I know Fincher is desperately searching for an actress to play Lisbeth Salander and indeed it’s the kind of role that will change an actress’ life. But I just don’t know who you can cast. Everyone’s saying Ellen Page but there’s just no way. She doesn’t have the edge that Salander needs, and yes I’ve seen her in Hard Candy. This character is like that one times 100. You need an actress with some real genuine hatred in her life to pull this off. Maybe they can get Pink or that girl M.I.A. That's a joke by the way. I offer the question up to you guys. Who do you think should play Lisbeth Salandar?
Anyway, The Girl With The Dragon Tattoo has the potential to finally reinvigorate a 10 year old dead genre, the serial killer flick. There’s more depth in this one novel than there were in 100 serial killer specs I’ve read over the past few years. It’s been a long wait but I think we may finally get that "The next Silence Of The Lambs."

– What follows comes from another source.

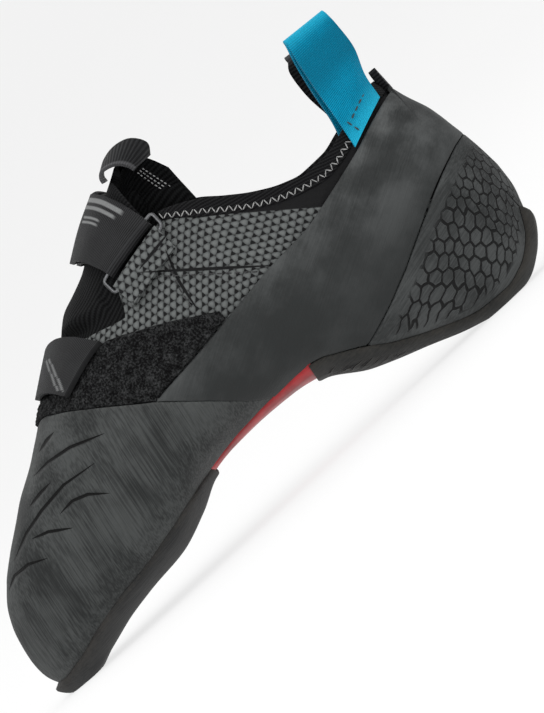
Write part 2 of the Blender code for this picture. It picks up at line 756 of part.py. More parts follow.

[ ] What the hell did I just read?
[ ] wasn’t for me
[ ] worth the read
[ ] genius
What I learned: I love how the main character here must hide behind a lie for his investigation. Think about it, if Blomkvist was simply asking the Vangers about Harriet’s disappearance, it would be boring – way too straightforward. Instead, he must pretend he’s doing research for the Vanger Family history. This gives every conversation/interview of his an underlying subtext, and therefore keeps the dialogue fresh and unpredictable. For example, he may ask a character about her childhood, but what he really wants to find out is what her childhood friendship with Harriet was like. Trying to steer the conversation a certain way without giving away your true intentions is always going to lead to an interesting scene. It also adds an element of danger to every conversation, because we’re afraid (and he’s afraid) of what might happen if he’s caught. The integration of this tip is story specific, so you can’t just add it to any character. But if it works for your story and your protagonist, definitely consider using it.